© JUNGE FREIHEIT Verlag GmbH & Co. www.jungefreiheit.de 31-32/07 27. Juli / 03. August 2007

WIRTSCHAFT
Ordnen, aber nicht lenken
Jens Jessen

Der Reiz des Wettbewerbs in der Wirtschaft liegt in der Stärkung der Position des Verbrauchers. Deshalb gibt es seit 50 Jahren in Deutschland das Gesetz gegen Wettbewerbsbeschränkungen (GWB). Doch das Ideal des vollständigen Wettbewerbs wurde schnell zum funktionsfähigen Wettbewerb umgebogen und landete schließlich beim Verbraucherschutz. Nach Ludwig Erhard sollte das Kartellgesetz ein scharfes Schwert der unabhängigen Monopolbehörde für die Beseitigung des Mißbrauchs einer marktbeherrschenden Stellung sein. Heute greift der Staat selber ein mit der Folge, daß für die marktschädlichen Großunternehmen andere Regeln gelten. Es werden Rettungsaktionen für Großkonglomerate gestartet, obwohl die marktwirtschaftliche Sanktion die Insolvenz wäre. Bei Mißerfolgen von Mittelständlern wird der Konkurs schulterzuckend hingenommen. Die Verschleppung von Anpassungsprozessen wird dabei - wie bei der Schröder-Intervention bei der Holzmann-Pleite - den Steuerzahlern aufgebürdet. Das ist ein Verfall ordnungspolitischen Denkens und Handelns.

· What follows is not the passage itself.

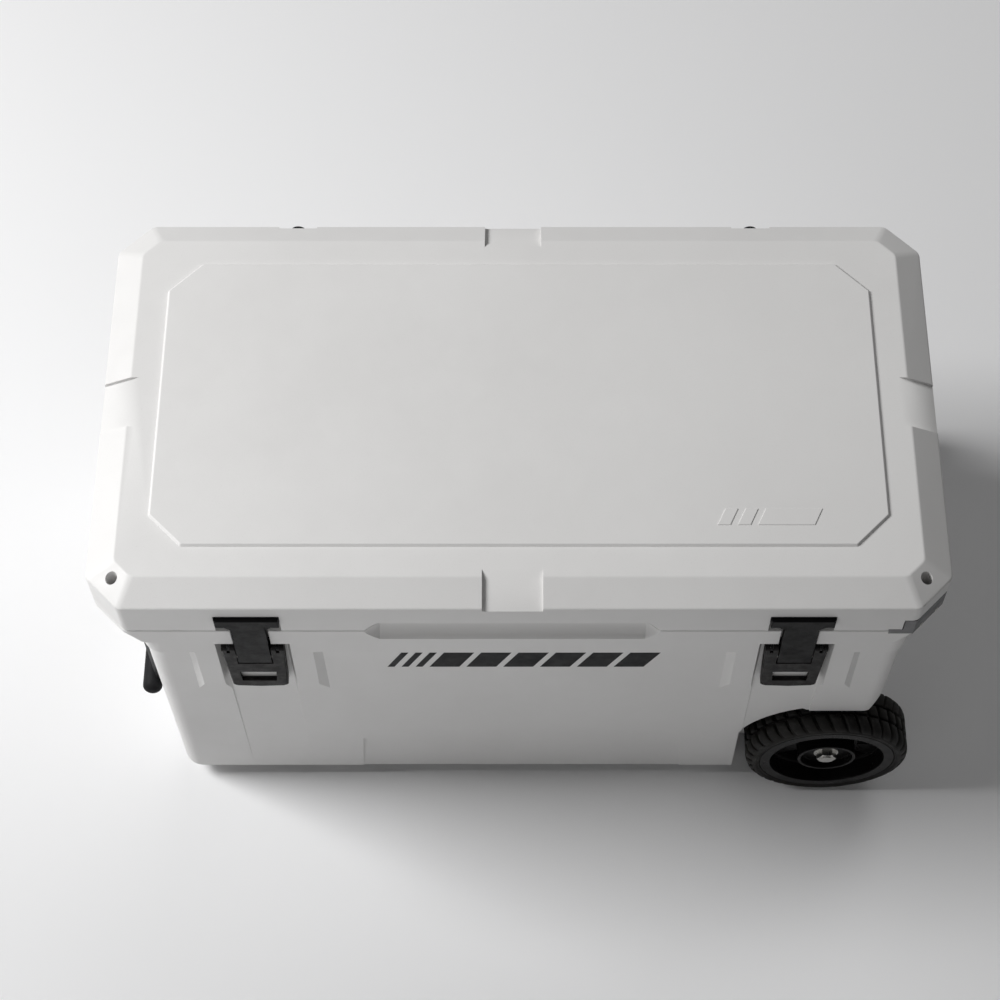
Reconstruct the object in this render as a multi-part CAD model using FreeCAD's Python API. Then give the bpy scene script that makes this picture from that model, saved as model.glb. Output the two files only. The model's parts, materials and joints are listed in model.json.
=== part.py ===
"""Wheeled hard cooler: moulded tub and lid, two over-centre latches, two wheels on an axle, and a tow handle.

Millimetres. +Z is up and z = 0 is the floor, X runs from the handle end (-) to the wheel end (+),
and the latched front faces -Y. The origin is under the middle of the lid's outline.
"""

import FreeCAD, Part
import math
import os

V = FreeCAD.Vector

# ---- driving dimensions ------------------------------------------------------------------------
LID_HALF_X = 470.0
LID_HALF_Y = 251.0
LID_CORNER = 38.0
LID_CORNER_R = 12.0
BEVEL_RUN = 32.0
TOP_Z = 515.0
BEVEL_Z = 499.0
SEAM_Z = 445.0
SEAM_GAP = 0.5
FLANGE_EDGE_Z = 438.0
FLANGE_Z = 416.0
FLANGE_TAPER = 14.0
BAND_Z = 388.0
BODY_Z = 22.0

PANEL_HALF_X = 405.5
PANEL_FRONT_Y = -184.0
PANEL_BACK_Y = 186.5
PANEL_CORNER = 38.0
PANEL_RISE = 3.0

BODY_LEFT = -422.0
BODY_RIGHT = 435.0
BODY_RIGHT_FOOT = 431.0
BODY_HALF_Y = 244.0
BODY_HALF_Y_FOOT = 241.0
BODY_CORNER_R = 24.0
SKIN = 5.0
BODY_FOOT_FILLET = 7.0
BAND_FILLET = 2.5
SEAM_FILLET = 1.5
LID_TOP_FILLET = 7.0
BEVEL_FILLET = 3.5

CAVITY_LEFT = -376.0
CAVITY_RIGHT = 387.0
CAVITY_HALF_Y = 205.0
CAVITY_FLOOR = 72.0
CAVITY_FLOOR_R = 10.0
CAVITY_R = 28.0
HUMP_X = 238.0
HUMP_HALF_Y = 160.0
HUMP_Z = 252.0
STEP_X = 345.0
STEP_Z = 150.0
LINER_LIP = 20.0
LINER_LIP_T = 4.0
FOAM_TOP_Z = 437.0
FOAM_INSET_Y = 8.0

PLUG_DEPTH = 12.0
PLUG_GAP = 9.0

NOTCH_X = -7.0
NOTCH_HALF = 33.0
NOTCH_DEPTH = 4.0
PADLOCK_X = 439.5
PADLOCK_Y = -217.5
PADLOCK_R = 6.75
SHACKLE_GROOVE_R = 9.0
SHACKLE_GROOVE_Z = 330.0

SCOOP_HALF = 162.5
SCOOP_HALF_Z = 20.5
SCOOP_DEPTH = 12.0
SCOOP_TAPER = 16.0

LATCH_XS = {"left": -296.0, "right": 308.6}
HINGE_XS = {"left": -261.0, "right": 273.0}
CHANNEL_HALF = 37.0
CHANNEL_SLOPE = 6.0
CHANNEL_DEEP_Y = -241.0
CENTRE_RECESS_Y = -238.5
PAD_WIDTH = 29.0
PAD_SLOPE = 14.0
PAD_Z = 302.0
PAD_TOE_Z = 262.0
STEM_SLOT_HALF = 21.0
LATCH_SLOT_Z = 410.0
BACKSTOP_Y = -249.0
BACKSTOP_HALF = 24.0
BACKSTOP_LOW_Z = 313.0
BACKSTOP_TOP_Z = 359.0

LEVER_HALF_TOP = 35.0
LEVER_HALF_FOOT = 31.7
LEVER_R = 5.5
LEVER_PIVOT_Y = -250.0
LEVER_PIVOT_Z = 402.5
LEVER_FOOT_Z = 306.0
LEVER_POCKET_Y = -251.0
HOOK_PIVOT_Y = -251.5
HOOK_PIVOT_Z = 381.5
STEM_HALF = 18.75
STEM_FRONT_Y = -256.0
STEM_BACK_Y = -249.0
HEAD_HALF = 35.0
HEAD_BACK_Y = -245.0
HEAD_LOW_Z = 462.0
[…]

Die Megafusionen und halsbrecherischen Finanztransaktionen im Zeichen der Globalisierung, die der Staat einerseits begrüßt, andererseits aber als schwacher Staat auch fürchtet, treiben ihn zu Protektion und Intervention. Die Folge sind jedoch neue Verwerfungen, die dann Handlungen provozieren, die nicht vorhersehbar sind. Auch im globalen Maßstab sollte gelten: die öffentlichen Institutionen haben den Wirtschaftsprozeß zu ordnen und nicht zu lenken. Wer die Herrschaft der Großkonzerne begrenzen will, hat in erster Linie für einen globalen Ordnungsrahmen zu sorgen, der den schädlichen Konzentrationsprozessen in der Weltwirtschaft energisch entgegenwirkt.